Parmi les ménages dont le chef possède un niveau d’instruction supérieur, cette proportion est quasi nulle et s’établit à 1,2% parmi ceux dont le chef n’a aucun niveau d’instruction. 
Selon le type d'activité du chef de ménage, cette proportion passe de 0,2% pour ceux qui sont inactifs à 0,3% pour les chômeurs pour atteindre 1,1% pour les actifs occupés.
A l’échelle mondiale, l’Organisation internationale du travail (OIT) note qu’un grand nombre d'enfants sont impliqués dans le travail domestique rémunéré ou non, chez un tiers ou un employeur. « Ces enfants sont particulièrement vulnérables à l'exploitation. Leur travail est souvent méconnu du grand public, ils peuvent se trouver isolés et travailler loin du foyer familial. Les mauvais traitements qui sont infligés aux enfants dans le travail domestique sont beaucoup trop courants », peut-on lire sur le site des Nations unies.
Cependant, malgré le vaste mouvement de réforme sociale qui s’est développé autour de cette question à travers le monde, on recense plus de 168 millions d’enfants travailleurs dans le monde, dont au moins 85 millions, chiffre alarmant, sont soumis aux pires formes de travail. 
Des chiffres et des constats qui rappellent l’urgence de prendre à bras-le-corps ce phénomène si l’on veut vraiment l’éradiquer.

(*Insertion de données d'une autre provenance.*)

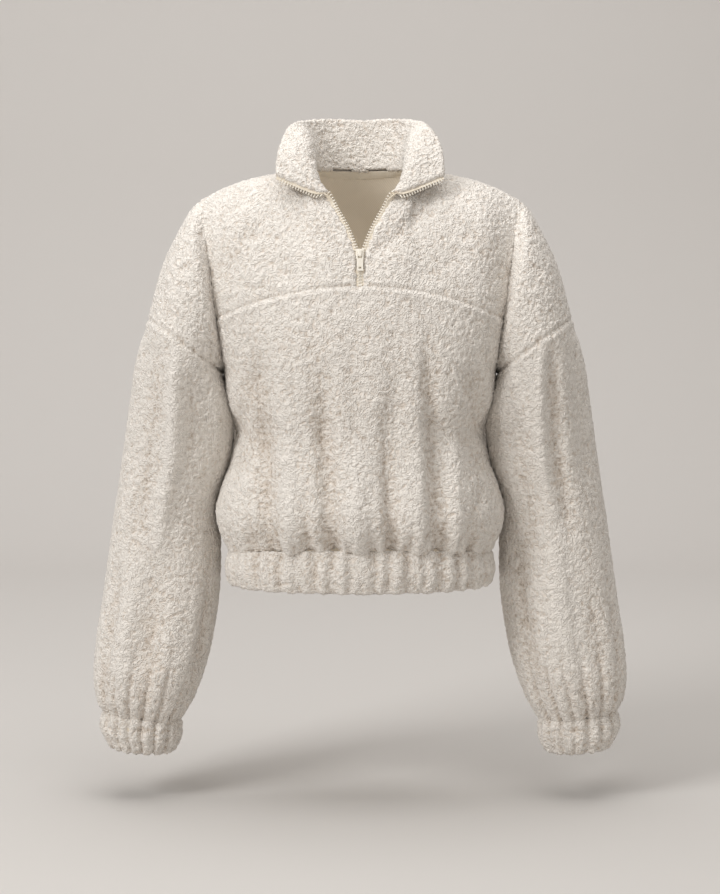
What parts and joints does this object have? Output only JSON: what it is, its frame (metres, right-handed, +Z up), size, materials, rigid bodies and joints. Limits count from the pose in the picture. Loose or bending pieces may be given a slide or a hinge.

Il est à souligner que dans le cadre de la Journée mondiale contre le travail des enfants-édition de 2015, instituée en 2002, l’OIT a émis un certain nombre de recommandations. Cette organisation plaide pour une éducation libre, obligatoire et de qualité pour tous les enfants au moins jusqu’à l’âge légal de travailler, ainsi que des actions permettant d’atteindre les enfants qui travaillent actuellement et pour des politiques qui assurent l’accès à une éducation de qualité et des investissements dans la profession d’enseignant.
L’OIT appelle aussi à redoubler d’efforts pour s’assurer que les politiques nationales contre le travail des enfants et pour leur éducation soient efficaces et appliquées.